"IIS streaming media server"

Are you hosting the video or using a 3rd party such as Vimeo or You Tube?

I have used Vimeo Pro membership $199 per year and they allow you to embed 
video and restrict it by domain names so that they are not visible on vimeo.com 
or any other site that tries to view/embed it.

I have then created web pages that restrict access to content based on the 
Vimeo video id.
A user will login with forms based authentication and we restrict access to the 
video content they are allowed to view.

Note: Vimeo allows you to remove any Vimeo logo's and replace them with your 
company logo.



Regards

Adrian Halid



From: ozdotnet-boun...@ozdotnet.com [mailto:ozdotnet-boun...@ozdotnet.com] On 
Behalf Of Grant Maw
Sent: Monday, 25 November 2013 2:47 PM
To: ozDotNet
Subject: Protecting video content

All
I'm trying to find the most optimal way of protecting video content in an 
asp.net<http://asp.net> app.

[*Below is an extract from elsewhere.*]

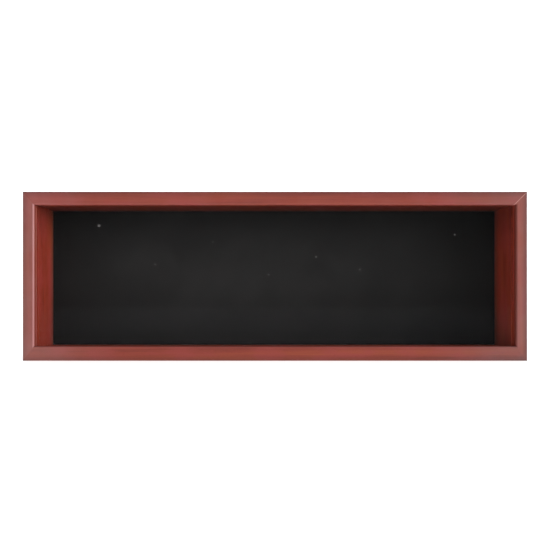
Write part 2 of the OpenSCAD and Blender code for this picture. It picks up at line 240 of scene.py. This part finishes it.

We have an app that displays video from an IIS 
streaming media server that is separate from our main web server. Some of the 
video is publicly available, some of it is subscriber content. There are 
different levels of subscriber (so higher levels get more video than lower 
levels). We want to be able to protect the subscriber content somehow.
All video is going to be linked to via a HTML 5 <video /> tag. We want to stop 
subscribers from copying the URL of subscriber content from the page source and 
sharing it around over the internet.

I thought about writing a HTTP Handler that intercepts the requests and deals 
with authorisation. This would take the form of something like 
"http://mysite.com/getvideo.ashx?ID=xxxxxx";. If they're not authenticated and 
authorised it would bounce them to some sort of "not authorised" page. This 
would stop link theft, but I am not sure if we'd get the benefits of the 
streaming media server by doing this.
Would love to hear your thoughts if you've been down this road.